Charlie and my colleague are people who hold the arts up like a holy grail that’s going to supply us with all the answers we need in these dark times, but in reality I wake up just as confused every morning as to how a bunch of white men with the power to rule millions can be so egocentric, so downright cartoon villain evil. No amount of actors singing Imagine made me feel any better when my great aunt died during the pandemic. We know we need the arts, but we also know that in every apocalypse scenario, the arts always go first.

And yet, when it all becomes too much, when it becomes a depersonalising experience to see the war in Ukraine next to the Wimbledon liveblog, I put on a TV show or I read a book, and I use neither as a blueprint for the future or an instrument of radicalisation or whatever, I use them to, for an hour or two at a time, steer my brain away from death.
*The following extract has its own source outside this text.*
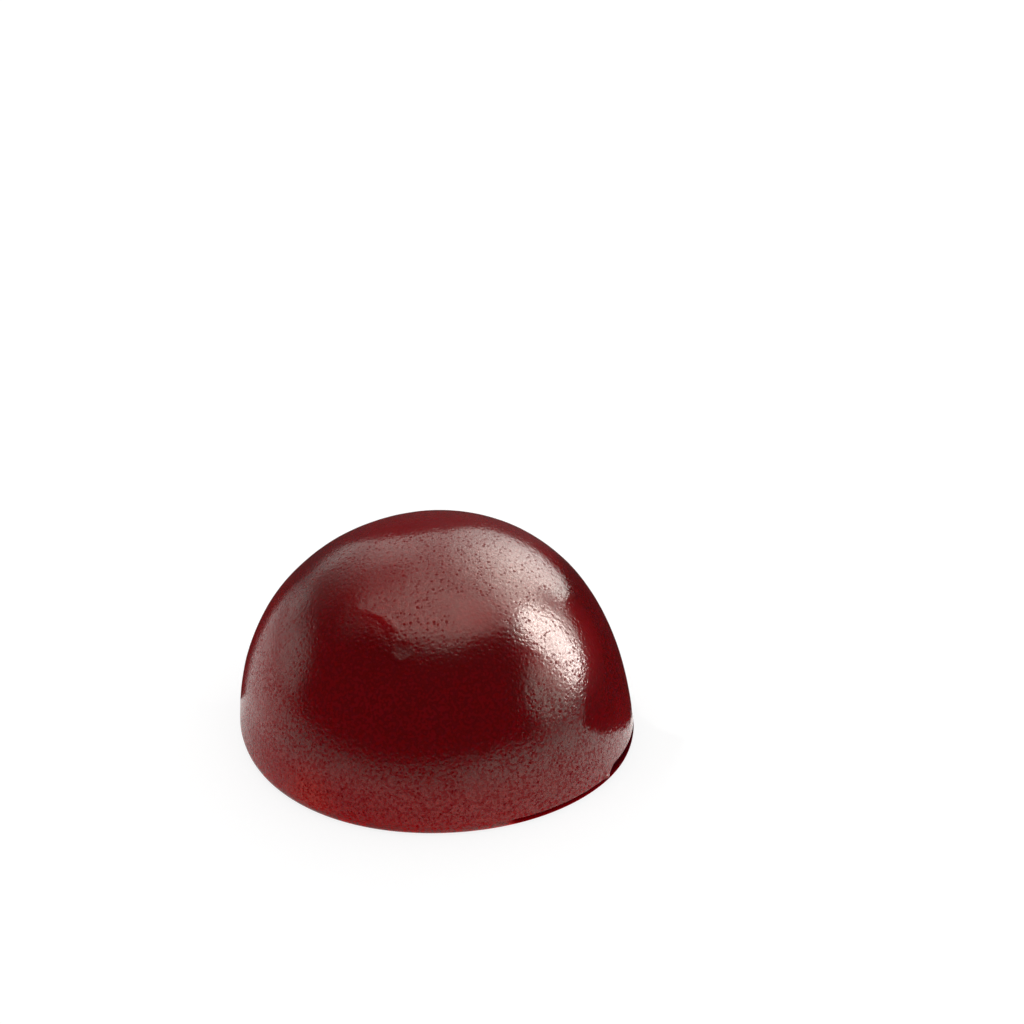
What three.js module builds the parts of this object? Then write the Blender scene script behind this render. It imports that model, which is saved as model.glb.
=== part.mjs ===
// A chewy candy: one dome-shaped wine-red gummy, cast round side down in a mould and turned out on
// its flat side.
//
// Millimetres, +Z up. The origin is the middle of the flat base, and -Y is the side shown to the eye.
// The dome is a lathe turning whose rings are then eased out of round, as a soft cast sweet is: it
// leans a little, its foot is slightly three-cornered, and its rim is crisp on the +X side, where it
// kept the mould's edge, and rounded off on the -X side.

import * as THREE from 'three';

const { degToRad, lerp, smoothstep } = THREE.MathUtils;

// --- Driving dimensions ---------------------------------------------------------------------------
const DIAMETER = 20; // across the foot, at the rim
const HEIGHT = 11.2; // flat base to the top of the dome

// The dome's upright section is (distance / radius)^2 + (height / HEIGHT)^WALL_FULLNESS = 1.
const WALL_FULLNESS = 2.25; // 2 is an ellipse, and more stands steeper on the rim

// The rim, where the wall ends and the underside tucks in to the flat base. CRISP is the +X side and
// SOFT the -X side.
const CRISP_RIM = { lift: 0.42, tuck: 0.16, crease: degToRad(35) };
const SOFT_RIM = { lift: 0.5, tuck: 0.3, crease: 0 };
const CRISP_MIDDLE = degToRad(-5); // direction of the crispest point, from +X

// How far the candy is out of round: each entry is a swelling with so many lobes round the dome, in
// millimetres, and the direction of one of them. FOOT fades out towards the top, and FLANK is for the
// middle of the wall.
const FOOT_LOBES = [
  { lobes: 2, amount: -0.2, towards: degToRad(39) },
  { lobes: 3, amount: 0.17, towards: 0 },
];
const FLANK_LOBES = [
  { lobes: 1, amount: -0.26, towards: 0 },
  { lobes: 2, amount: -0.15, towards: degToRad(26) },
];
const LEAN = 0.048; // millimetres towards +X for each millimetre of height

// --- Fineness of the facets -----------------------------------------------------------------------
const SEGMENTS = 96; // round the dome
const WALL_STEPS = 34; // rim to top
const UNDERSIDE_STEPS = 5; // rim to flat base
const BASE_STEPS = 2; // edge of the flat base to its middle

const RADIUS = DIAMETER / 2;

/** The rim at an angle round the dome: its height over the base, how far the underside tucks in, and
 *  the angle by which the surface breaks at its edge. */
function rimAt(angle) {
  const crispness = smoothstep(Math.cos(angle - CRISP_MIDDLE), -0.1, 0.7);
  return {
    lift: lerp(SOFT_RIM.lift, CRISP_RIM.lift, crispness),
    tuck: lerp(SOFT_RIM.tuck, CRISP_RIM.tuck, crispness),
    crease: lerp(SOFT_RIM.crease, CRISP_RIM.crease, crispness),
  };
}

/** The upright section at an angle, as points (distance from the axis, height) from the middle of the
 *  base, out under the rim and up the wall to the top. */
function sectionAt(angle) {
  const { lift, tuck, crease } = rimAt(angle);
  const firstTurn = Math.asin((lift / HEIGHT) ** (WALL_FULLNESS / 2));
  const rimRadius = RADIUS * Math.cos(firstTurn);
  const points = [];

  for (let step = 0; step < BASE_STEPS; step++) {
    points.push(new THREE.Vector2(((rimRadius - tuck) * step) / BASE_STEPS, 0));
  }
  for (let step = UNDERSIDE_STEPS; step > 0; step--) {
    const turn = lerp(crease, Math.PI / 2, step / UNDERSIDE_STEPS);
    const inward = (Math.cos(crease) - Math.cos(turn)) / Math.cos(crease);
    const downward = (Math.sin(turn) - Math.sin(crease)) / (1 - Math.sin(crease));
    points.push(new THREE.Vector2(rimRadius - tuck * inward, lift * (1 - downward)));
  }
  for (let step = 0; step < WALL_STEPS; step++) {
    const turn = lerp(firstTurn, Math.PI / 2, step / WALL_STEPS);
    const height = HEIGHT * Math.sin(turn) ** (2 / WALL_FULLNESS);
    points.push(new THREE.Vector2(RADIUS * Math.cos(turn), height));
  }
  points.push(new THREE.Vector2(0, HEIGHT));
  return points;
}

/** The sum of some swellings at an angle round the dome. */
function swelling(list, angle) {
  const each = list.map(({ lobes, amount, towards }) => amount * Math.cos(lobes * (angle - towards)));
  return each.reduce((sum, value) => sum + value, 0);
}

/** How many times as wide as its section the candy is, at an angle and a height. */
function outOfRound(angle, height) {
  const share = height / HEIGHT;
  const foot = swelling(FOOT_LOBES, angle) * (1 - share);
  const flank = swelling(FLANK_LOBES, angle) * 4 * share * (1 - share);
  return 1 + (foot + flank) / RADIUS;
}

/** The closed surface of the candy. */
function gummyDome() {
  // The lathe lays out the rings and their facets, and each point is then set where the candy has it.
  const geometry = new THREE.LatheGeometry(sectionAt(0), SEGMENTS);
  const position = geometry.getAttribute('position');
  let vertex = 0;
  for (let segment = 0; segment <= SEGMENTS; segment++) {
    const angle = (2 * Math.PI * segment) / SEGMENTS;
    for (const { x: distance, y: height } of sectionAt(angle)) {
      const radius = distance * outOfRound(angle, height);
      const across = radius * Math.cos(angle) + LEAN * height;
      position.setXYZ(vertex, across, radius * Math.sin(angle), height);
      vertex += 1;
    }
  }

  geometry.computeBoundingBox();
  const middle = geometry.boundingBox.getCenter(new THREE.Vector3());
  geometry.translate(-middle.x, -middle.y, 0);
  geometry.computeVertexNormals();
  return geometry;
}

// Dark, clear fruit jelly with a thin film of oil on its moulded skin.
const wineRedJelly = new THREE.MeshStandardMaterial({
  name: 'wine_red_jelly',
  color: '#5a0a12',
  roughness: 0.3,
  metalness: 0,
});

const candy = new THREE.Mesh(gummyDome(), wineRedJelly);
candy.name = 'gummy_dome';

const part = new THREE.Group();
part.name = 'chewy_candy';
part.add(candy);

export default part;
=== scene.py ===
"""A dome-shaped wine-red gummy on a pale table in soft studio light.

Lengths are in metres unless a name ends in MM or a comment says millimetres. The candy stands on
z = 0, and -Y is the side shown.
"""

import math

import bpy
import numpy as np
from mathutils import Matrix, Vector, noise


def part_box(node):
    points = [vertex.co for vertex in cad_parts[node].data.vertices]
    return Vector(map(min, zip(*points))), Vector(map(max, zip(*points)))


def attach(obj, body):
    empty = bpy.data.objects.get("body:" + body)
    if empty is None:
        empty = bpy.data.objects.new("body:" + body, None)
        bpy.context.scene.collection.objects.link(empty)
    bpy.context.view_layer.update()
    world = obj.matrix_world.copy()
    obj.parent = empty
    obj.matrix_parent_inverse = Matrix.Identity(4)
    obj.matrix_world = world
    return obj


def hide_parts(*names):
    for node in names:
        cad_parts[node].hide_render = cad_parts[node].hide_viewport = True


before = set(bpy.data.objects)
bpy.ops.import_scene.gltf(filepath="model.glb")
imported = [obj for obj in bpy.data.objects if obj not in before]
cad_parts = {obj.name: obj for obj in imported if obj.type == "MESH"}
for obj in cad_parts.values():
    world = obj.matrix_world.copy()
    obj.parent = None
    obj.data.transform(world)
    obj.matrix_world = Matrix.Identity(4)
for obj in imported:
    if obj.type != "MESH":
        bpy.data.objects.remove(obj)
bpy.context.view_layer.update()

MM = 0.001
CANDY = "gummy_dome"
SKIN = "candy_skin"

# --- Driving dimensions of the candy, in millimetres ----------------------------------------------
LOW, HIGH = (np.array(corner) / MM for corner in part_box(CANDY))
HEIGHT = HIGH[2]
RADIUS = 10.0  # of the foot, before it is eased out of round
WALL_FULLNESS = 2.25  # 2 is an ellipse, and more stands steeper on the rim

CRISP_RIM = {"lift": 0.42, "tuck": 0.16, "crease": math.radians(35)}  # the +X side
SOFT_RIM = {"lift": 0.50, "tuck": 0.30, "crease": 0.0}  # the -X side
CRISP_MIDDLE = math.radians(-5)  # direction of the crispest point, from +X
# The rim starts to turn crisp and is crisp at angles from there that have these cosines
CRISP_FROM, CRISP_FULL = -0.1, 0.7

# Swellings: lobes round the dome, amount, direction of one lobe
FOOT_LOBES = [(2, -0.20, math.radians(39)), (3, 0.17, 0.0)]
FLANK_LOBES = [(1, -0.26, 0.0), (2, -0.15, math.radians(26))]
LEAN = 0.048  # towards +X for each millimetre of height

# Slow unevenness of the skin: swells for each millimetre, where the pattern starts, and its height
UNEVENNESS = [(0.35, (0, 0, 0), 0.020), (0.9, (7, 3, 1), 0.006), (2.4, (1, 9, 4), 0.0026)]
UNEVEN_FROM, UNEVEN_FULL = 0.05, 0.6  # heights over the base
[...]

That is just as legitimate as any other way to interact with the arts that you can’t sell a book about. When I die, I will remember the sound of the curtain pulling back at the cinema. I will remember the actresses at Takarazuka, their dresses full of rhinestones as they sing the final number. I will remember feeling gloriously alive at a festival in 2007, mud up to my navel. And that will be good enough.

I often hear that Western civilisations don’t have any relationship with grief, but knowing you should probably grief doesn’t help if there isn’t any system in place that lets you effectively do so if you haven’t learned how. I feel like I’m on a grief waitlist, and in the meantime all I have are video games and Charlie Jane. I have Beyonce, a woman who famously sang “she grinds from Monday to Friday, works from Friday to Sunday” suddenly being hailed as the patron saint of the Great Resignation.

But I want to be doggedly grateful for coming out on the right side of the birth lottery, growing up in one of the richest countries in the world, a country where everything that goes well feels like luck even though it shouldn’t. Somewhere where I have the means to participate in culture, whether it’s going to save the world or not. And then I realise it’s perhaps not so much gratefulness driving me, it’s tremendous guilt. Because in a world where I am sad beyond help, where I’m a former humanities student, classed by the government as non-skilled worker due to the amount of money my degree makes me. And I want to give back. Even in this tremendously privileged industry, I want to do the best I can to do someone the very small service of a few fun hours.

Not everything has to be life-changing or even useful. Sometimes all you need is just a charm, reappearing by the bins. But in order to do that, I need to be allowed to be sad and to grieve and to take my time, because I can’t sell my grief. I can’t package it into a pleasant book or a game. I am, as my therapist said, too sad.